Hunt: The cost will keep coming down over time, not necessarily just because volumes are going up, and you will get efficiencies of scale from the volume increasing. These are very complex technologies. But if we can get rid of silicon interposers and go to fan-out, as long as you can meet your performance requirements, then that’s a great a solution. 2.5D, which is an organic interposer attached to a substrate, could be cost-effective because you have different sources making it. With some significant manufacturing capability improvement, less manufacturing time, and the logistics of the whole supply chain, that’s an attractive concept. Whether that will come to fruition isn’t clear yet.

Rey: Up to three years ago, we were experiencing frustration because 3D or 2.5D were not progressing as fast as we had hoped. Now we are seeing widespread usage. In the shorter term, there are more opportunities. What will come out of these grander research efforts, such as work out of UCLA, we don’t know at the moment. These efforts require massive amounts of research. But they do tend to spin out and promote a bunch of new ideas that become practical over time. Right now, we are seeing more interest than in the past.

Hunt: There is more generalized usage, which will result in a lower cost. We are seeing more and more interest from systems companies because of the performance requirements of AI, and that’s regardless of the cost. So we’re going to see more and more implementations of these packaging approaches, even before the costs go down. Performance is significantly better.

Liu: There is not enough competition right now, and there are not enough people who are capable of designing HBM2 systems. When we get more people who are capable of working with this technology, the volume will go up. So right now a lot of solutions are from the foundry. That will change.

SE: Do the tools and flows exist today to make advanced packaging work? Are there methodologies in place that are as effective as with ASICs, where we can do the necessary exploration and tradeoffs?

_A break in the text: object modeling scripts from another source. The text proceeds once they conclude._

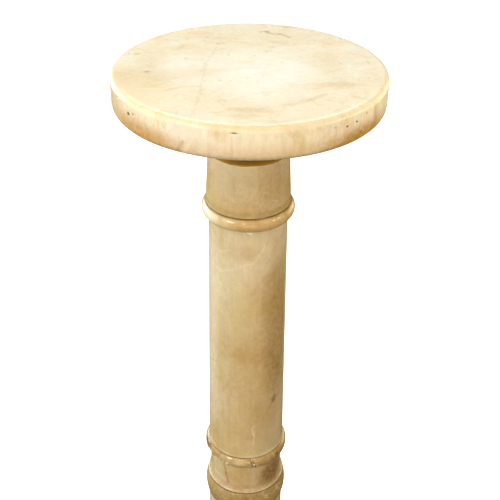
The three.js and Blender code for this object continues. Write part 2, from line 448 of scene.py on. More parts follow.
def marble(name, node, tones, cloud_size, depth, shift, stretch=(1, 1, 1), beds=(), marks=(),
           top_marks=(), waver=0.003, top_waver=0.016, roughness=0.24, relief=0.3,
           edge_shade=None):
    """Polished onyx marble for one piece. Tones are its pale, middle and deep colours, and the
    shift moves its clouds, as another cut of the block. Marks are drawn on the unrolled side,
    top marks on the flat top. Each is (centre, reach, strength, tone) for a cloud, or
    (start, end, width, strength, tone) for a vein. An edge shade is painted shade that darkens
    the rounded upper edge of a flat top: (inner radius, outer radius, depth, strength, tone)."""
    far_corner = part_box(node)[1]
    material = bpy.data.materials.new(name)
    material.use_nodes = True
    tree = material.node_tree
    shader = tree.nodes["Principled BSDF"]
    place = put(tree, "ShaderNodeTexCoord").outputs["Object"]
    moved = put(tree, "ShaderNodeMapping", Vector=place, Location=shift).outputs[0]
    pale, body, deep = tones
    stone = use(
        tree, clouds, Place=moved, Stretch=stretch, Pale=pale, Body=body, Deep=deep,
        Size=cloud_size, Depth=depth,
    )
    colour = stone["Colour"]
    side = use(tree, unrolled, Place=place, Radius=far_corner.x, Waver=waver)["Spot"]
    to_top = (0, 0, -far_corner.z)
    lowered = put(tree, "ShaderNodeMapping", Vector=place, Location=to_top).outputs[0]
    top = use(tree, wavering, Place=place, Spot=lowered, Waver=top_waver)["Spot"]
    patchy = put(
        tree, "ShaderNodeTexNoise", Vector=place, Scale=MARK_PATCHES, Detail=4.0, Roughness=0.7,
    ).outputs["Fac"]
    patchy = swing(tree, between(tree, patchy, *PATCH_EDGE), PATCH_SWING)
    for spot, drawn in ((side, marks), (top, top_marks)):
        for mark in drawn:
            strength, tone = mark[-2:]
            if len(mark) == 4:
                share = use(tree, cloud_mark, Spot=spot, Centre=mark[0], Reach=mark[1])["Share"]
            else:
                start, end, width = mark[:3]
                share = use(tree, vein_mark, Spot=spot, Start=start, End=end, Width=width)["Share"]
            share = sums(tree, "MULTIPLY", share, patchy)
            colour = blend(tree, sums(tree, "MULTIPLY", share, strength, clamp=True), colour, tone)
    # Painted shade on the rounded upper edge of a flat top
    if edge_shade:
        inner, outer, depth_below, strength, tone = edge_shade
        flat = put(tree, "ShaderNodeVectorMath", {"operation": "MULTIPLY"})
        tree.links.new(lowered, flat.inputs[0])
        flat.inputs[1].default_value = LEVEL
        from_axis = put(tree, "ShaderNodeVectorMath", {"operation": "LENGTH"})
        tree.links.new(flat.outputs[0], from_axis.inputs[0])
        below = put(tree, "ShaderNodeSeparateXYZ", Vector=lowered).outputs["Z"]
        share = sums(
            tree, "MULTIPLY", between(tree, from_axis.outputs["Value"], inner, outer),
            between(tree, below, -depth_below, -depth_below / 3),
        )
        colour = blend(tree, sums(tree, "MULTIPLY", share, strength), colour, tone)
    for height in beds:
        dirt = use(tree, bed_dirt, Place=place, Height=height, Reach=BED_DIRT_REACH)
        colour = blend(tree, sums(tree, "MULTIPLY", dirt["Share"], DIRT_STRENGTH), colour, DIRT)
    tree.links.new(colour, shader.inputs["Base Color"])
    wear = put(
        tree, "ShaderNodeTexNoise", Vector=moved, Scale=WEAR_SIZE, Detail=5.0, Roughness=0.6,
    ).outputs["Fac"]
    gloss = sums(tree, "MULTIPLY_ADD", wear, GLOSS_SWING, roughness - GLOSS_SWING / 2)
    tree.links.new(gloss, shader.inputs["Roughness"])
    bump = put(
        tree, "ShaderNodeBump", Height=stone["Relief"], Strength=relief, Distance=RELIEF_HEIGHT,
    )
    tree.links.new(bump.outputs["Normal"], shader.inputs["Normal"])
    shader.inputs["IOR"].default_value = STONE_IOR
    shader.inputs["Subsurface Weight"].default_value = GLOW
    shader.inputs["Subsurface Radius"].default_value = GLOW_SPREAD
    shader.inputs["Subsurface Scale"].default_value = GLOW_SCALE
    return material


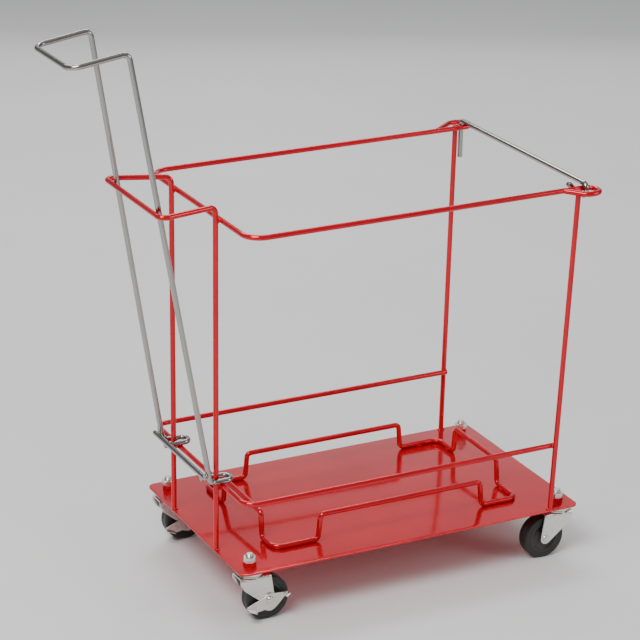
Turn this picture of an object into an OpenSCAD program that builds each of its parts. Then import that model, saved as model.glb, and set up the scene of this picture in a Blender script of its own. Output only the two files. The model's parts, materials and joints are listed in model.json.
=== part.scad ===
// Wire-frame container cart
//
// A flat steel deck on four swivel casters carries a bent-wire frame: a low cradle that
// locates the container, a waist rail and a top rim round it, and a push handle leaning on
// a loop behind. A wire gate bar lifts at the front to let the container in.
// +X is the front, +Y the left side, +Z up. The origin is on the floor, below the middle
// of the overall outline.

/* [Deck] */
// Length of the deck plate
deck_length = 640; // [620:5:680]
// Width of the deck plate
deck_width = 390; // [380:2:410]
// Thickness of the deck plate
deck_thickness = 3; // [2:0.5:5]
// Plan radius of the deck's corners
deck_corner = 14; // [8:1:30]

/* [Wire frame] */
// Diameter of the frame and handle wire
wire_d = 9; // [7:0.5:9.5]
// Height of the waist rail above the deck
waist_height = 116; // [105:1:140]
// Height of the top rim above the deck, at the front
rim_height = 573; // [480:1:620]
// Width of the top rim, centre to centre
rim_width = 386; // [370:2:390]
// Fall of the rim from front to rear
rim_fall = 4.5; // [0:0.5:8]
// Bend radius of the rim's rear corners
rim_bend = 30; // [20:1:50]
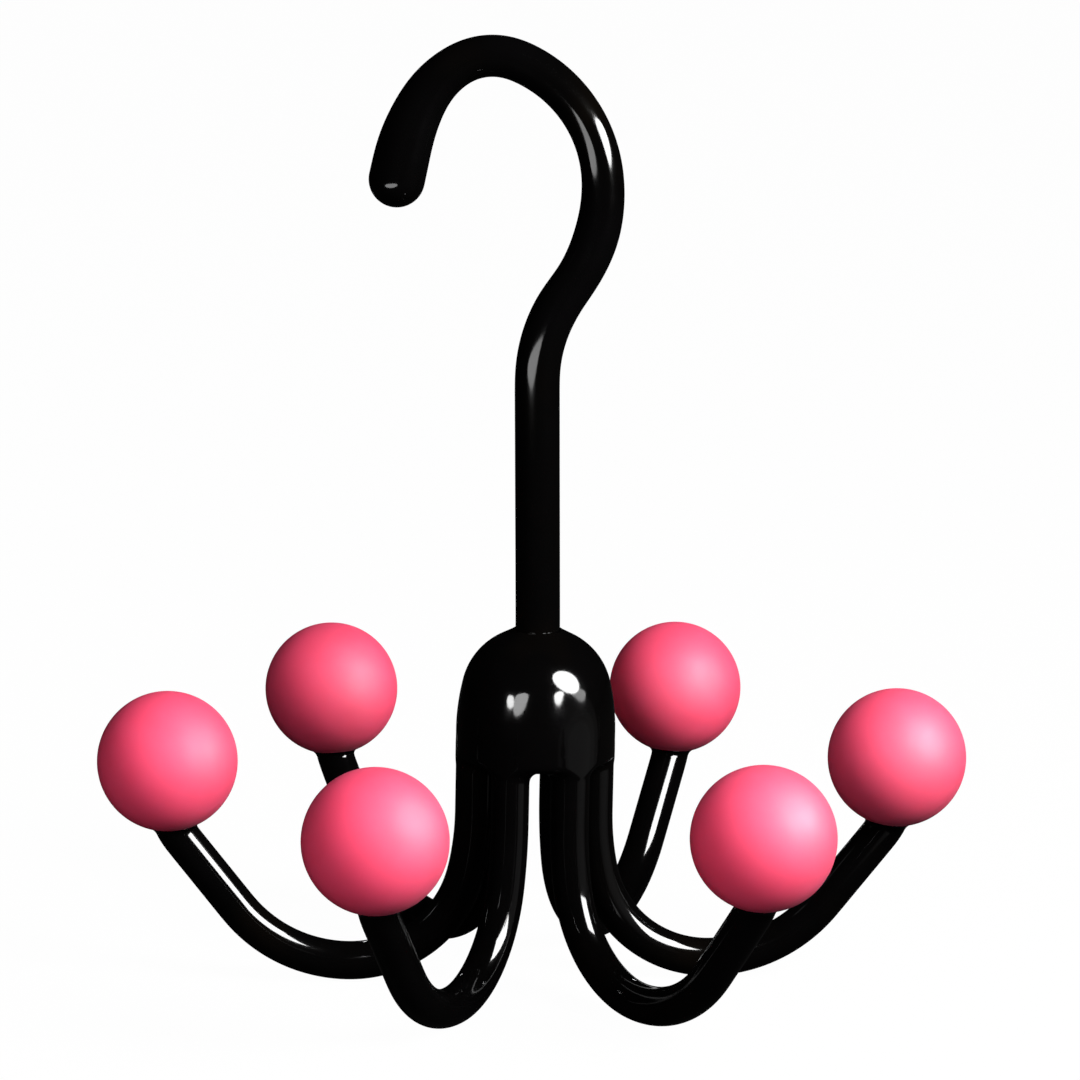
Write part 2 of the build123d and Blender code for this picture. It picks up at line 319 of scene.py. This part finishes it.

Tosaya: To some extent, and that’s why we put the effort into creating a a flow using industry tools to enable it. First of all, without that, there’s a risk. It’s too easy to make mistakes. Second, the resources you have to expend when it’s not automated are extraordinarily high. It takes longer to create a design. In addition, the tools enable much better planning. So if you have 2.5D with a silicon interposer, another option is 2.3D with an organic interposer on a substrate. There are different fan-out technologies. So how do you properly, in a reasonable amount of time, assess those different options for your customers, which of course want the best possible performance solution? You use tools. Today, the typical substrate design is more like a PCB board, with mechanical-driven tools versus the chip-level ASIC design, where you do the LVS and timing analysis. For the high-performance application, we want to move toward the ASIC kind of model. Today, we don’t do that kind of timing analysis for a substrate. We have to break it down, extract pieces, and put it back together. It’s time-consuming and painful, and the tools don’t talk to each other. Now we’re starting to look at timing analysis as part of the overall 2.5D or 3D package module design.

Rey: Tools have been expanded to support a wide range of activities. There has been quite a bit of R&D activity to explore many alternatives, with the expectation that they will come with necessary tools. For example, this includes interactions on the thermal area, including thermal effects on routing and electromigration. There is room for improvement in every area. One of the areas where there is some exciting progress is in the movement from traditional PDK (process design kit) technology that comes from the semiconductor manufacturing area into these ADK (assembly design kit) type of activities, of which we have good examples. It would be great to see much more progress. That’s how we standardize the process.